• TASK PROMPT: Each line from the one containing "bodies = [item" through the one containing "if empty is" must be echoed exactly, endpoints included, and every other line omitted.

• SOURCE RECORDS:

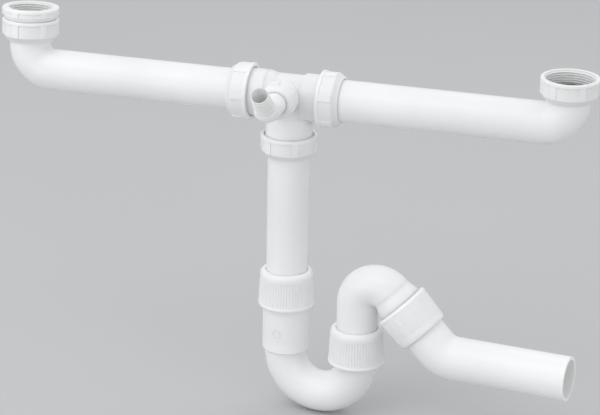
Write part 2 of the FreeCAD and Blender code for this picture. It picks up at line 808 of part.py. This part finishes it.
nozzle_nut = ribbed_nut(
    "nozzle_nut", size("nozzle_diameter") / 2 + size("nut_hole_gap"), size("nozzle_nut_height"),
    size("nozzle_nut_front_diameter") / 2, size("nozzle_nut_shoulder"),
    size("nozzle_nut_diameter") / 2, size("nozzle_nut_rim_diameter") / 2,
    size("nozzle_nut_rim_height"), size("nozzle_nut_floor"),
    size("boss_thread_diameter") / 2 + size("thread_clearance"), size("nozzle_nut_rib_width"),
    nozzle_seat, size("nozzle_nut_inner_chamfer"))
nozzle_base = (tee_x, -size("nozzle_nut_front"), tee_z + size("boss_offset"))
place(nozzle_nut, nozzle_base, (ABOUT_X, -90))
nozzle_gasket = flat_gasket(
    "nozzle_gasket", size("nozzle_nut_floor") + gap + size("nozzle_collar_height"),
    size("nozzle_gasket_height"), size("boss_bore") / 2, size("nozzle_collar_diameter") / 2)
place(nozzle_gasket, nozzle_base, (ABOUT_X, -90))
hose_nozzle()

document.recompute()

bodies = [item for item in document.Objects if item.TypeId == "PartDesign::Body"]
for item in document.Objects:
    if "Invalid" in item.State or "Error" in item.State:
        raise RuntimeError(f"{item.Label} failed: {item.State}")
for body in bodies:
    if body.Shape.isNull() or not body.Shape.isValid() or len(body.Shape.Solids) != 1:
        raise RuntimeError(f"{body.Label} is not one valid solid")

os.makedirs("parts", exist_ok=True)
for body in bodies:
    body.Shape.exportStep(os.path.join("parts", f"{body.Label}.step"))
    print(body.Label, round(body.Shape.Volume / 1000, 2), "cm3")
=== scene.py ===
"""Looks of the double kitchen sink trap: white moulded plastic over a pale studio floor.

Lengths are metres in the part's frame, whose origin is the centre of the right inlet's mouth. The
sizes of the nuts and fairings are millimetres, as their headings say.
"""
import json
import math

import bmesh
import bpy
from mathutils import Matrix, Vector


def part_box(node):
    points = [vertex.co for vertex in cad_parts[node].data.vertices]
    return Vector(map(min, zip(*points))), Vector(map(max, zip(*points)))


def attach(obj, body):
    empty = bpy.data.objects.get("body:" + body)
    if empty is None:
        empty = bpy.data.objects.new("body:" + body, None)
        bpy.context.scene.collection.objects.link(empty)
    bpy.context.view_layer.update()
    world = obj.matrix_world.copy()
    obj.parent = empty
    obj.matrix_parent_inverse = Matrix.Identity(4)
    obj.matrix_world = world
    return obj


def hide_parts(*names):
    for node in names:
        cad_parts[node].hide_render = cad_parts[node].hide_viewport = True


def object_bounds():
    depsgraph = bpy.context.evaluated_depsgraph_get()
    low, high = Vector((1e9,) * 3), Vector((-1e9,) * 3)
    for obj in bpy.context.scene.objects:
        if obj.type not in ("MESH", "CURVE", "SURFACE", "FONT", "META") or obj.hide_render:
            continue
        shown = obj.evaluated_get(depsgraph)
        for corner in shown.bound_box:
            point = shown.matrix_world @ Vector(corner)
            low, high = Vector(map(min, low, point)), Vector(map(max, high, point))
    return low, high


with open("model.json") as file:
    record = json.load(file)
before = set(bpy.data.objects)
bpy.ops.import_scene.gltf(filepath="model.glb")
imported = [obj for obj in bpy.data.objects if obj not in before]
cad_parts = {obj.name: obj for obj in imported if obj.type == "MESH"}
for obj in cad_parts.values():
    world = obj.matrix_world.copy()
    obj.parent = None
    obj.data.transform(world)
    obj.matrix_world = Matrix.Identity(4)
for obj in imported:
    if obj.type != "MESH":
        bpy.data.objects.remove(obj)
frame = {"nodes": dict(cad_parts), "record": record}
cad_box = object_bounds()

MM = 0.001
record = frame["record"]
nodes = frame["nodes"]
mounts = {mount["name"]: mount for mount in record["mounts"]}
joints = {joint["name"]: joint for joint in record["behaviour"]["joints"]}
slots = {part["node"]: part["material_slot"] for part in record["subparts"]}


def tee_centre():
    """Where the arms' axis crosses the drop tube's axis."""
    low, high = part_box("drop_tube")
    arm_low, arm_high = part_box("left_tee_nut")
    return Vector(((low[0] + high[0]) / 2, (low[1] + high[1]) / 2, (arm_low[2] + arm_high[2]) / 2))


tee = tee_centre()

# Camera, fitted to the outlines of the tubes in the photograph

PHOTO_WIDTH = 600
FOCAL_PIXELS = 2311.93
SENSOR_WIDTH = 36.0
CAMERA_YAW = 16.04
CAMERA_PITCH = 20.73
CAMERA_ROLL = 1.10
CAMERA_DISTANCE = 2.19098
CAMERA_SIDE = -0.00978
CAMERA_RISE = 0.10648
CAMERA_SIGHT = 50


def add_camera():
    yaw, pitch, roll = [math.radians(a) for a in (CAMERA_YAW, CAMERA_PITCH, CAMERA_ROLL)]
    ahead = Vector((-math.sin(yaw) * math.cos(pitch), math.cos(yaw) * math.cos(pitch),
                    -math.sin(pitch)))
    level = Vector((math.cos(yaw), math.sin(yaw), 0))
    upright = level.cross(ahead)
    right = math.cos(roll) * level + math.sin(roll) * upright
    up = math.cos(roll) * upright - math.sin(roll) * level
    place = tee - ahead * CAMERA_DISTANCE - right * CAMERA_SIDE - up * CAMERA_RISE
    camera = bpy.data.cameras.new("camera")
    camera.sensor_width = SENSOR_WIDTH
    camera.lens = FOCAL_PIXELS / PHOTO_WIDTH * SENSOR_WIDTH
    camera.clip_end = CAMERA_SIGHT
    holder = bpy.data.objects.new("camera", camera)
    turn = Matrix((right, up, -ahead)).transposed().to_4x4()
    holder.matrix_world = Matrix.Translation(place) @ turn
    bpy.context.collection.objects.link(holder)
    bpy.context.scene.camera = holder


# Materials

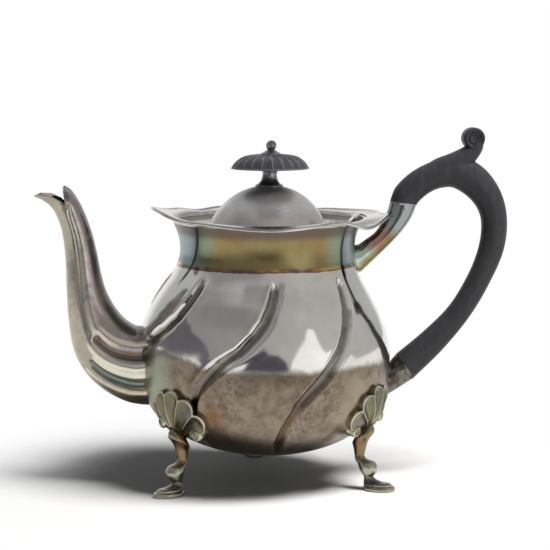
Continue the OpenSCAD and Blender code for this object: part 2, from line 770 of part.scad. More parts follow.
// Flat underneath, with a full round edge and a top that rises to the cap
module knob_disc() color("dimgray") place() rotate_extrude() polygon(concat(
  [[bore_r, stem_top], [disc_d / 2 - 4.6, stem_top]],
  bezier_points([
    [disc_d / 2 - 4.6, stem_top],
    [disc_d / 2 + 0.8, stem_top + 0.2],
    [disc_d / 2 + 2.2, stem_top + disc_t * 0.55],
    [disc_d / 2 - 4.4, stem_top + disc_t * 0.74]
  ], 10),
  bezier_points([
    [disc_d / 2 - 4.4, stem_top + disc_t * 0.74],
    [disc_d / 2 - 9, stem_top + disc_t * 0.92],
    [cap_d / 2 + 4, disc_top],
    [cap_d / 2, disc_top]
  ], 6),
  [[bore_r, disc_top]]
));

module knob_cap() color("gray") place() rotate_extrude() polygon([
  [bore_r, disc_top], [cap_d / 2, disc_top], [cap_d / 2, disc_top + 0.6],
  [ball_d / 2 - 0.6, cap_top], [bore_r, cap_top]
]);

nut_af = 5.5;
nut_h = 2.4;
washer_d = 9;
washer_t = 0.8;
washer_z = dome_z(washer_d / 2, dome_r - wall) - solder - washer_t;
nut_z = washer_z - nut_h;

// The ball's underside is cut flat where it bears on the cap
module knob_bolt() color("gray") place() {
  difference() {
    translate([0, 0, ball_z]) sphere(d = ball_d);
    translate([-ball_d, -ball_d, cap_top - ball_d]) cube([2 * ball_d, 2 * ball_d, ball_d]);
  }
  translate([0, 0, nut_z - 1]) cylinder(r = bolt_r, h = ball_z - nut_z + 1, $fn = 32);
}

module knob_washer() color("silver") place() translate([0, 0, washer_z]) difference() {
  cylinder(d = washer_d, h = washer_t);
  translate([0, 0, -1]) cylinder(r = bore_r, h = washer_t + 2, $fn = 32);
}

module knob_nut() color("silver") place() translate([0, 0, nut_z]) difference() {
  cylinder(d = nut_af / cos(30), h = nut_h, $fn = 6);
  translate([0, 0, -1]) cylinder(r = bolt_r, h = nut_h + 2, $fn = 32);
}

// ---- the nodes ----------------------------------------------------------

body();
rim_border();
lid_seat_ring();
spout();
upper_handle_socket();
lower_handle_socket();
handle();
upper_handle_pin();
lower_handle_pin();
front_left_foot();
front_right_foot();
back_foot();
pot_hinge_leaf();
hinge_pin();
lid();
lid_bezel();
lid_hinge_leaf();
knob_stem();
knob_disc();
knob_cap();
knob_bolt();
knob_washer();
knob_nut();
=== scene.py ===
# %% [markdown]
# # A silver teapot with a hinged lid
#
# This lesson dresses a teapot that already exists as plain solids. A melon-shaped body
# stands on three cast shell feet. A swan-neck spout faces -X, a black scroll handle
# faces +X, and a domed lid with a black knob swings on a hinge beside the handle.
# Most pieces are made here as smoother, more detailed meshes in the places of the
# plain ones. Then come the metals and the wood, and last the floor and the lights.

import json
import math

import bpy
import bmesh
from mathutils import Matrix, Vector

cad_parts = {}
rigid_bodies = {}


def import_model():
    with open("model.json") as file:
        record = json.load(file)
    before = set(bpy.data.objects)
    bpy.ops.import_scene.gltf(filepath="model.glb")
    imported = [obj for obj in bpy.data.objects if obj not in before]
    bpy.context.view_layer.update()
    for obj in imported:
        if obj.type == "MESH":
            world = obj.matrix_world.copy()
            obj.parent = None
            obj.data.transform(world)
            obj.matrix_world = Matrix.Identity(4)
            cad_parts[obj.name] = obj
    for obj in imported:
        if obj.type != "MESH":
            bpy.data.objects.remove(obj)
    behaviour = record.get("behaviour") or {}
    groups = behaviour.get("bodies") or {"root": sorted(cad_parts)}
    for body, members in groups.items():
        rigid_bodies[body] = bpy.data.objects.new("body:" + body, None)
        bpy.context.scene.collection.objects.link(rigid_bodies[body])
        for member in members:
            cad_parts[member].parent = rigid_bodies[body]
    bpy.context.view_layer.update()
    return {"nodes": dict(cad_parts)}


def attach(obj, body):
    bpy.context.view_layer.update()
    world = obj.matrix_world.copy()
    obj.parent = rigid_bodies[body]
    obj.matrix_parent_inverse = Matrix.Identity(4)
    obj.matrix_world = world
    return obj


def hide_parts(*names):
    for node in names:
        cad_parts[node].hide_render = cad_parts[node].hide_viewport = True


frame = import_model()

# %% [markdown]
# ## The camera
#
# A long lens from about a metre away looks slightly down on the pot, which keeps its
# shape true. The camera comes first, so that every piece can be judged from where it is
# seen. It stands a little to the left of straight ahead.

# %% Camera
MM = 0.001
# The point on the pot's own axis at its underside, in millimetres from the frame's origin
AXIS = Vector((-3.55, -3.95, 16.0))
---
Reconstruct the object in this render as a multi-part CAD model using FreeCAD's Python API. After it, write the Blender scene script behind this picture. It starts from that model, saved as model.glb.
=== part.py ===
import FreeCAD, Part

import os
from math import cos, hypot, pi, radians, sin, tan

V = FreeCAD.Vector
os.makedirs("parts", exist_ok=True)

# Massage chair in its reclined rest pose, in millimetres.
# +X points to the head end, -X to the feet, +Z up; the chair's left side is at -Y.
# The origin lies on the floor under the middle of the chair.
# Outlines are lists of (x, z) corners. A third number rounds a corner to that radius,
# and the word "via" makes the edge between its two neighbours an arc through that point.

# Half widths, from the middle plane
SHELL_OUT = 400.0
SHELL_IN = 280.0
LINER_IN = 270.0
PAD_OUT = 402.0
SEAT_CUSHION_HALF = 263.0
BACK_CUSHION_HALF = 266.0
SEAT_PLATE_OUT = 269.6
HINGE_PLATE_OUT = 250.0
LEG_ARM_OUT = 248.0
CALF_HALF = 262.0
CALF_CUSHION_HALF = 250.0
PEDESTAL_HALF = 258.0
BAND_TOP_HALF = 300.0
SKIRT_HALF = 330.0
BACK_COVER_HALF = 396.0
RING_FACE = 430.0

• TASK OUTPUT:
bodies = [item for item in document.Objects if item.TypeId == "PartDesign::Body"]
for item in document.Objects:
    if "Invalid" in item.State or "Error" in item.State:
        raise RuntimeError(f"{item.Label} failed: {item.State}")
for body in bodies:
    if body.Shape.isNull() or not body.Shape.isValid() or len(body.Shape.Solids) != 1:
        raise RuntimeError(f"{body.Label} is not one valid solid")

os.makedirs("parts", exist_ok=True)
for body in bodies:
    body.Shape.exportStep(os.path.join("parts", f"{body.Label}.step"))
    print(body.Label, round(body.Shape.Volume / 1000, 2), "cm3")
=== scene.py ===
"""Looks of the double kitchen sink trap: white moulded plastic over a pale studio floor.

Lengths are metres in the part's frame, whose origin is the centre of the right inlet's mouth. The
sizes of the nuts and fairings are millimetres, as their headings say.
"""
import json
import math

import bmesh
import bpy
from mathutils import Matrix, Vector


def part_box(node):
    points = [vertex.co for vertex in cad_parts[node].data.vertices]
    return Vector(map(min, zip(*points))), Vector(map(max, zip(*points)))


def attach(obj, body):
    empty = bpy.data.objects.get("body:" + body)
    if empty is None:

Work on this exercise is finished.